## Challenge
Return the line containing "const jumpsuit = new THREE.Group()", the line containing "bpy.context.scene.collection.objects.link(empty)", and every line between them, exactly as they stand. Output nothing else.

## Collected data
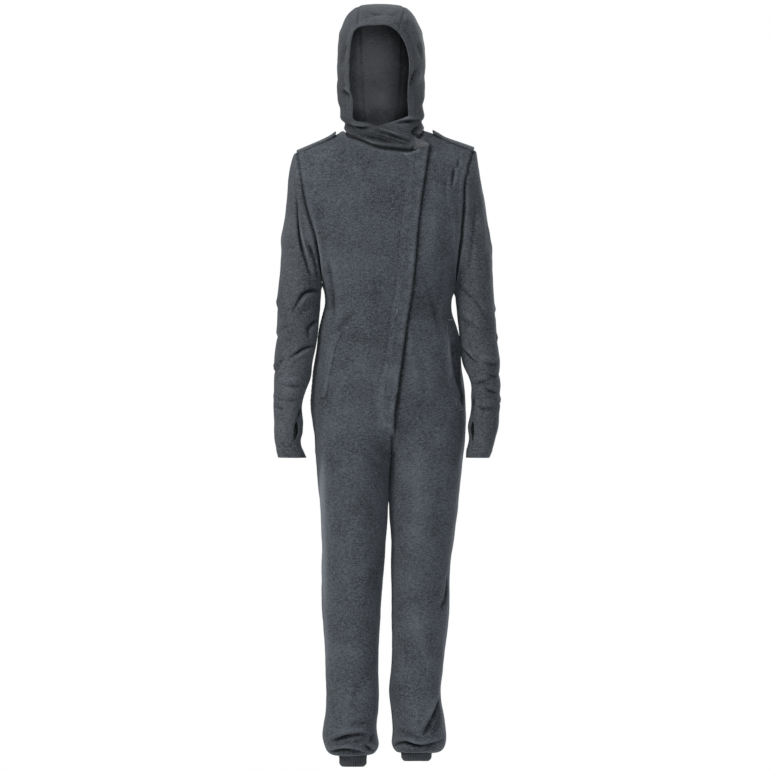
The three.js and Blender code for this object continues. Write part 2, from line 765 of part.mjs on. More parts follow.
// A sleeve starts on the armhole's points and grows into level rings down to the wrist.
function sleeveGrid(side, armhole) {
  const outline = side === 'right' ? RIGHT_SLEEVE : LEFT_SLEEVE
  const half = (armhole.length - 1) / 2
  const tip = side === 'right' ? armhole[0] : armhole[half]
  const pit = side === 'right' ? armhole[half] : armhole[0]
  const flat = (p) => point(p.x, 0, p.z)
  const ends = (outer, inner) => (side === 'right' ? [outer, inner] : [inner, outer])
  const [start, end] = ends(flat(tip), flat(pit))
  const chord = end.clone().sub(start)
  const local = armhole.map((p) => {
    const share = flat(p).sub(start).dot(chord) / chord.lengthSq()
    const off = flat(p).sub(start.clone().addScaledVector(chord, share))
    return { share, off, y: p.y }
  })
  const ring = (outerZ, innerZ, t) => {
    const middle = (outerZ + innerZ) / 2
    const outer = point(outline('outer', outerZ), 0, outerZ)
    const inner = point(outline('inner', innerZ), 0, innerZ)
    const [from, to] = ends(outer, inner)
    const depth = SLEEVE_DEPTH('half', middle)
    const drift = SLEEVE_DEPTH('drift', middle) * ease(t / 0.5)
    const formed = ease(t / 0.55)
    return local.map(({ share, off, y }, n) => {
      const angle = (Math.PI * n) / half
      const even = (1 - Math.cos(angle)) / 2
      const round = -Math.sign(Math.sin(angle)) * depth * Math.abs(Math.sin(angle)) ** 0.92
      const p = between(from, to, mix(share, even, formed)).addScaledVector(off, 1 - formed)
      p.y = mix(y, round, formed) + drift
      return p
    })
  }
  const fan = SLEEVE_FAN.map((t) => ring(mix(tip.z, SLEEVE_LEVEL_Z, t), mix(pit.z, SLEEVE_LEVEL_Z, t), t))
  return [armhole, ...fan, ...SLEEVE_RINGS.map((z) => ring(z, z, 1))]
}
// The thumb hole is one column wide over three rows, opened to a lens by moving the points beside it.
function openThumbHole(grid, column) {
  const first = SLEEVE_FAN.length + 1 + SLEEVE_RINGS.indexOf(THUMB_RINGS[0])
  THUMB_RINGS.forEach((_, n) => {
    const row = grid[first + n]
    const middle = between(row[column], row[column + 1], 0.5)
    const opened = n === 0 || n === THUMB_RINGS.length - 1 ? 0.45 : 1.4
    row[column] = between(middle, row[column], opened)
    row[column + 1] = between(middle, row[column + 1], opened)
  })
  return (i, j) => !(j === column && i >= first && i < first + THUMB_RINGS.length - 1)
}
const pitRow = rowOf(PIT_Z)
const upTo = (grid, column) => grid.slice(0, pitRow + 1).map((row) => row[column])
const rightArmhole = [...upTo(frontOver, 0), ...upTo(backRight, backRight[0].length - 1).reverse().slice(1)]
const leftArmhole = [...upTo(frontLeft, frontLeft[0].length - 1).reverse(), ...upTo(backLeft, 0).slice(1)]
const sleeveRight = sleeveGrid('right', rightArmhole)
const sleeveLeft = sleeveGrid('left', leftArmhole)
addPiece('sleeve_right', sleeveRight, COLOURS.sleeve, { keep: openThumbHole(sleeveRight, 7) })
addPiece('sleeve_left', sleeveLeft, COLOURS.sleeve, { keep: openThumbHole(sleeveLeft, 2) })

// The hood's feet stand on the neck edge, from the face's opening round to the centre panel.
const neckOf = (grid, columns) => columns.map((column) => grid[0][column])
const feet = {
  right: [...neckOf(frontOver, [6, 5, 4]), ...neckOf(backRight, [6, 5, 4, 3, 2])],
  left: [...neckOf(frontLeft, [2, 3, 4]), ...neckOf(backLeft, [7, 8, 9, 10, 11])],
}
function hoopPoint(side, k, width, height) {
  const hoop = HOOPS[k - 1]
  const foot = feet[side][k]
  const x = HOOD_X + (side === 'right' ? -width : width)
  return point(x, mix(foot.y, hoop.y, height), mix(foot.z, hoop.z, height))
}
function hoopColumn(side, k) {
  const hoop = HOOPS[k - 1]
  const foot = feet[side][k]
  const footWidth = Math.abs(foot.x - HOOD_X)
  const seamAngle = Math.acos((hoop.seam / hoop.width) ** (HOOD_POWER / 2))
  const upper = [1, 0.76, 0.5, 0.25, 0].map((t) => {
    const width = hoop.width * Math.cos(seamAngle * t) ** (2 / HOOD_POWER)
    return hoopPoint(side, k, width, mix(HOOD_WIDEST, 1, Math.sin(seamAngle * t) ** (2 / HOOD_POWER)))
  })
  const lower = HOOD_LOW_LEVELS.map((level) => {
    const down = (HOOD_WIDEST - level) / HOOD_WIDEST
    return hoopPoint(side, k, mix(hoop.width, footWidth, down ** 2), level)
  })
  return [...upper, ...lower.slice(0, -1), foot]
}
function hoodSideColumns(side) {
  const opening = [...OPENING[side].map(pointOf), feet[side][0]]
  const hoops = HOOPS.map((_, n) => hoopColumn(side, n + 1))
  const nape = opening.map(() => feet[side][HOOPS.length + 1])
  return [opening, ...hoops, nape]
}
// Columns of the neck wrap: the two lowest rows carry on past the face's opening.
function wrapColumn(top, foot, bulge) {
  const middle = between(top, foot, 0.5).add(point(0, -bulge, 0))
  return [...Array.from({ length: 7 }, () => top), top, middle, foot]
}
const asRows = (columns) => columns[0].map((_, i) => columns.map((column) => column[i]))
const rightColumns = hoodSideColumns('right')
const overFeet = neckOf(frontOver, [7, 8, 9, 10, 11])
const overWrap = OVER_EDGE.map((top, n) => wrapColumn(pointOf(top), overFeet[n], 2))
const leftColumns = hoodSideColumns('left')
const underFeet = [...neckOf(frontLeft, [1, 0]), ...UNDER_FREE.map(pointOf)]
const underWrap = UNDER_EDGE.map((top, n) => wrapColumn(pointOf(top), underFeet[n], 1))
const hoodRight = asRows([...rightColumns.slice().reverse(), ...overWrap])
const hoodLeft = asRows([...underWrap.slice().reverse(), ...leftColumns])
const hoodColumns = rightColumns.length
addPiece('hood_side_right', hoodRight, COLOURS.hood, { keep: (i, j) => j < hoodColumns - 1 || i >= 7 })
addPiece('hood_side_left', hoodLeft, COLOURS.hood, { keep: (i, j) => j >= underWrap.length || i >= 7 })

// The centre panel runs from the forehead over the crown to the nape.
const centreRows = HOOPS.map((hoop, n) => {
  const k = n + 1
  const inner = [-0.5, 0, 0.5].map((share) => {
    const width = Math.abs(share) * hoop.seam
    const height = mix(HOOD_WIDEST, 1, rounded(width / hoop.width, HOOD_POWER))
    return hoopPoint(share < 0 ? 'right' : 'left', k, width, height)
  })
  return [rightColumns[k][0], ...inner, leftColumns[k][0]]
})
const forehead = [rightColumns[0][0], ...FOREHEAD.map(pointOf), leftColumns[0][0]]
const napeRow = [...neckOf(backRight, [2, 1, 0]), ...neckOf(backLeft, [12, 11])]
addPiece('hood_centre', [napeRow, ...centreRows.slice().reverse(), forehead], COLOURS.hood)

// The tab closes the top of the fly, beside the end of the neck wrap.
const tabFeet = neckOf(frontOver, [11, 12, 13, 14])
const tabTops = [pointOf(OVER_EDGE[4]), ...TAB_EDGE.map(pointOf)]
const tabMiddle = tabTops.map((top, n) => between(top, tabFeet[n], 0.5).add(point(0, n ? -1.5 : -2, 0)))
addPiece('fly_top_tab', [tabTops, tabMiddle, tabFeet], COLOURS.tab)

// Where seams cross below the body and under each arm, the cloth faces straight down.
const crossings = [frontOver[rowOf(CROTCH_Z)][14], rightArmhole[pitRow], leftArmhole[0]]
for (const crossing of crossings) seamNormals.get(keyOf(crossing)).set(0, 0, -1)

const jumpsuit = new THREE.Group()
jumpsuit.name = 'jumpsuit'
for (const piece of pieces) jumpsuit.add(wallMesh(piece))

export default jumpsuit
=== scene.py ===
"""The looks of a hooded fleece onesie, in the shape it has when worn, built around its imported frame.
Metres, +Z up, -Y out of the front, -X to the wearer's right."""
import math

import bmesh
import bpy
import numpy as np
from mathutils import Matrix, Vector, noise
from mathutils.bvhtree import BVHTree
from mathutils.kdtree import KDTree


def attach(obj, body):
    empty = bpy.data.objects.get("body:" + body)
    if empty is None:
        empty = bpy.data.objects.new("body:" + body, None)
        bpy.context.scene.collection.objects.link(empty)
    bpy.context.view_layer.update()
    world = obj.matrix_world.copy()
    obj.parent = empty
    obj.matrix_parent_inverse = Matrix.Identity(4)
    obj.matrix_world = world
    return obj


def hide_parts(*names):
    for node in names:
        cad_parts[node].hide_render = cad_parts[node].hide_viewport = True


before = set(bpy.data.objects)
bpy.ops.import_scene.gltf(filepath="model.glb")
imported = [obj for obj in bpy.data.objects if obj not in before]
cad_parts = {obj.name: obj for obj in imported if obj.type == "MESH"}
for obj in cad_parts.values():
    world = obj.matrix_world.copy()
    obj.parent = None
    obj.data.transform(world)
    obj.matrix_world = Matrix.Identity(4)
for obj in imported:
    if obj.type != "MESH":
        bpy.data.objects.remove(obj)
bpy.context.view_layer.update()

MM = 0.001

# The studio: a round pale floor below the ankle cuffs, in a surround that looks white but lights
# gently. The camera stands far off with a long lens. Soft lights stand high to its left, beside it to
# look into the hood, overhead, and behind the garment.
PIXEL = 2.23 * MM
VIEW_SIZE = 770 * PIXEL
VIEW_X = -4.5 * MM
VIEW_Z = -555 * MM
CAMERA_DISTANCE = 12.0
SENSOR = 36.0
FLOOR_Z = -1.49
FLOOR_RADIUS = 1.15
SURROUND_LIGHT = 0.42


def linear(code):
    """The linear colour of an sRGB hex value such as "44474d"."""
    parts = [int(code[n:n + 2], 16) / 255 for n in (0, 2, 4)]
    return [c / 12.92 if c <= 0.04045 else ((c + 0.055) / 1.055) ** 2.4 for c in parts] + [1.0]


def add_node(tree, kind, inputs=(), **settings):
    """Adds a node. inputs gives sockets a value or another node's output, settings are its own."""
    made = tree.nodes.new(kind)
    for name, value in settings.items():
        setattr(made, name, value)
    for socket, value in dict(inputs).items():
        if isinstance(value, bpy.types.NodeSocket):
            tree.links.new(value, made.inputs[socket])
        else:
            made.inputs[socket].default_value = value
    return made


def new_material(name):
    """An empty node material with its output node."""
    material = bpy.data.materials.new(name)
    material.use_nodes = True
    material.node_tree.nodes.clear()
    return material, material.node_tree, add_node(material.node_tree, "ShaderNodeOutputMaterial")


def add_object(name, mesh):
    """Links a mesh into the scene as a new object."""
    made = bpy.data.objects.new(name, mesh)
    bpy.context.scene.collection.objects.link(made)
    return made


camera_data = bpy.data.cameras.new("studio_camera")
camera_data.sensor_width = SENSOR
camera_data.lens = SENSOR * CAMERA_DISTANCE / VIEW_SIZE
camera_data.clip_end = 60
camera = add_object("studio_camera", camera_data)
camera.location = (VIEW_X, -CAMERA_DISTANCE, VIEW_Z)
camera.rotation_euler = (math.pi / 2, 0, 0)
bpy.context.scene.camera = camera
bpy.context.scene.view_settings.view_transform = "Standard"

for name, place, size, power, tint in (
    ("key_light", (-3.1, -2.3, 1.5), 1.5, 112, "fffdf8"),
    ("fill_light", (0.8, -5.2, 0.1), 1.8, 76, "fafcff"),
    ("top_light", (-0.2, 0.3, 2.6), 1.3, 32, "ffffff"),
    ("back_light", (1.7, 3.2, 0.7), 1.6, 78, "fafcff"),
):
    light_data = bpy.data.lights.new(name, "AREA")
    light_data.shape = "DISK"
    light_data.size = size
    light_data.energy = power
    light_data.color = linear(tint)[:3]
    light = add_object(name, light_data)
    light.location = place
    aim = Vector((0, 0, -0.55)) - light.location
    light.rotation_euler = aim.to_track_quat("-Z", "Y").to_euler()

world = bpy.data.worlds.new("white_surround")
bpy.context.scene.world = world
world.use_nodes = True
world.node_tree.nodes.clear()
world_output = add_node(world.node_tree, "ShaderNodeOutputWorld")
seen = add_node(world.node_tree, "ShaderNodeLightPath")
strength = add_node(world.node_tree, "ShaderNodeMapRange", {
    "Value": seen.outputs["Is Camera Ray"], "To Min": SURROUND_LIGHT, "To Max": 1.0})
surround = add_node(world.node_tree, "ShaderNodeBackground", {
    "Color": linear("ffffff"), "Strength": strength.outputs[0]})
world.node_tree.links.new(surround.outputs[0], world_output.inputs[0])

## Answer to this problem
const jumpsuit = new THREE.Group()
jumpsuit.name = 'jumpsuit'
for (const piece of pieces) jumpsuit.add(wallMesh(piece))

export default jumpsuit
=== scene.py ===
"""The looks of a hooded fleece onesie, in the shape it has when worn, built around its imported frame.
Metres, +Z up, -Y out of the front, -X to the wearer's right."""
import math

import bmesh
import bpy
import numpy as np
from mathutils import Matrix, Vector, noise
from mathutils.bvhtree import BVHTree
from mathutils.kdtree import KDTree


def attach(obj, body):
    empty = bpy.data.objects.get("body:" + body)
    if empty is None:
        empty = bpy.data.objects.new("body:" + body, None)
        bpy.context.scene.collection.objects.link(empty)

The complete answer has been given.